Jack Stein’s Brined Pork Collar with Mushy Peas & Mint

“During the Age of Sail, Padstow was a very important port on the way to the Americas, and a staple on board such voyages would have been salted pork and beef. This was purely a preservative measure, but modern-day cooks have discovered benefits in the kitchen of salting meat. Using a weak brine, muscle fibres begin to swell and absorb water, resulting in a meat that is both more tender and more tasty.”

SERVES 4
PREP: 45 mins
CHILL: Overnight
COOKING: 1½ hours

For the Pork Brine

  • 1.5kg pork collar on the bone
  • 3.5L water
  • 420g salt
  • 210g sugar
  • 35g yellow mustard seeds
  • 50g crushed garlic
  • 10g fennel seeds

For the Mushy Peas

  • 500g marrowfat peas
  • 18g bicarbonate of soda
  • 2.5L water
  • 100g butter
  • 12g Marmite
  • 15ml Worcestershire sauce
  • 5g salt

For the Mint Sauce

  • 5g demerara sugar
  • 15g mint leaves
  • 20ml cider vinegar
  • salt to season

For the Pork Brine

Put all the brining ingredients (except the pork) in a large saucepan. Bring to the boil. Remove from the heat and whisk vigorously until all the salt and sugar has dissolved. Chill the brine and then fully submerge the pork collar. Leave overnight.

For the Mushy Peas

Place the marrowfat peas into a bowl. Add 10g of bicarbonate of soda and 1.5L of water. Mix well and leave at room temperature for 10 hours. Rinse well in cold water. Mix the peas with 1L of water and 8g of bicarbonate of soda. Place on a high heat and bring to the boil. Simmer for about 15 minutes until tender, skimming any excess skins from the top.
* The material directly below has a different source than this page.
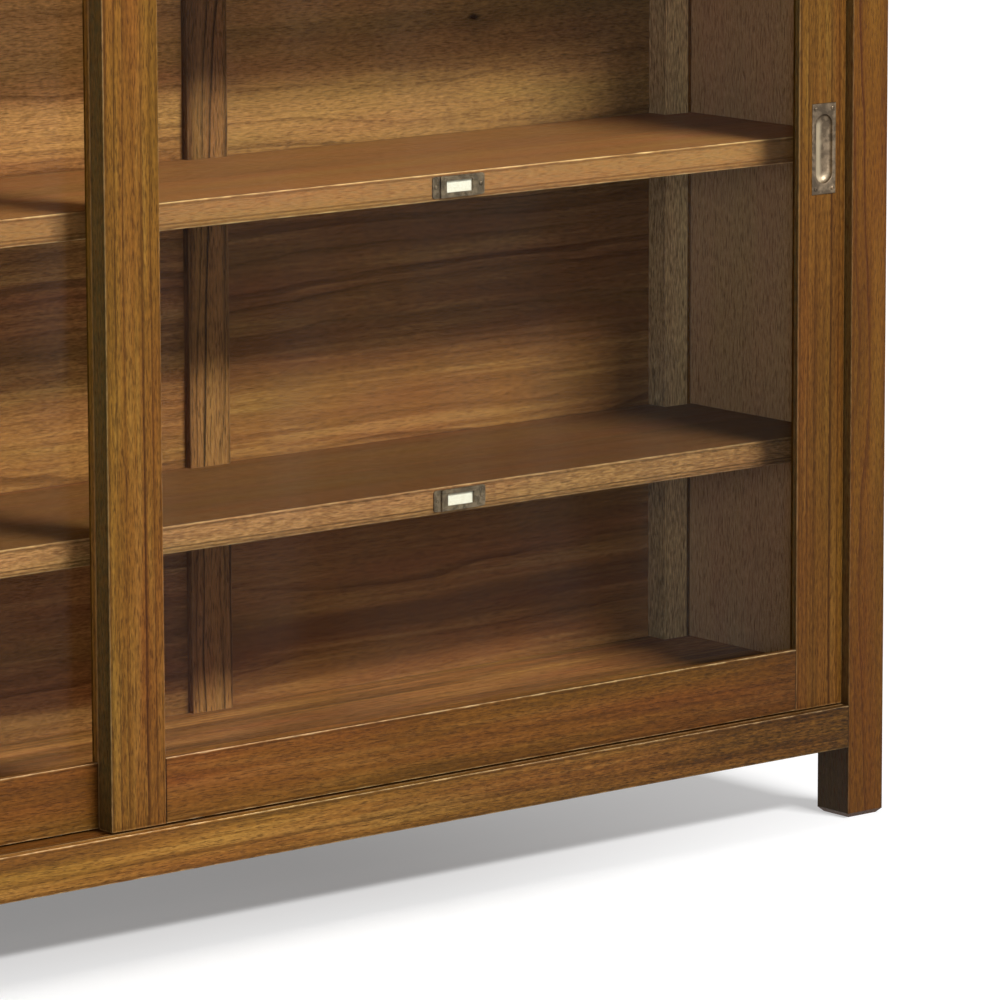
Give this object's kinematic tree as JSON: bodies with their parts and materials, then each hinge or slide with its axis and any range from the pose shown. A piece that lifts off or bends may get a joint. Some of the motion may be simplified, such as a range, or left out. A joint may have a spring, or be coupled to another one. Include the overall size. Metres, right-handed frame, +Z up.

Mash slightly with a fork. Add butter, Marmite, Worcestershire sauce and salt.

To cook the Pork

Preheat oven to 220°C. Remove the pork from the brine and rinse in fresh water. Place the pork in a large roasting tin and roast for the first 20 minutes. Lower the temperature to 180°C for a further 1 hour or until the internal temperature is at 66°C. Remove from the oven and rest for 30 minutes.

For the Mint Sauce

Roughly chop the mint. Place it in a mortar and pestle along with the salt, sugar and vinegar. Combine all the ingredients.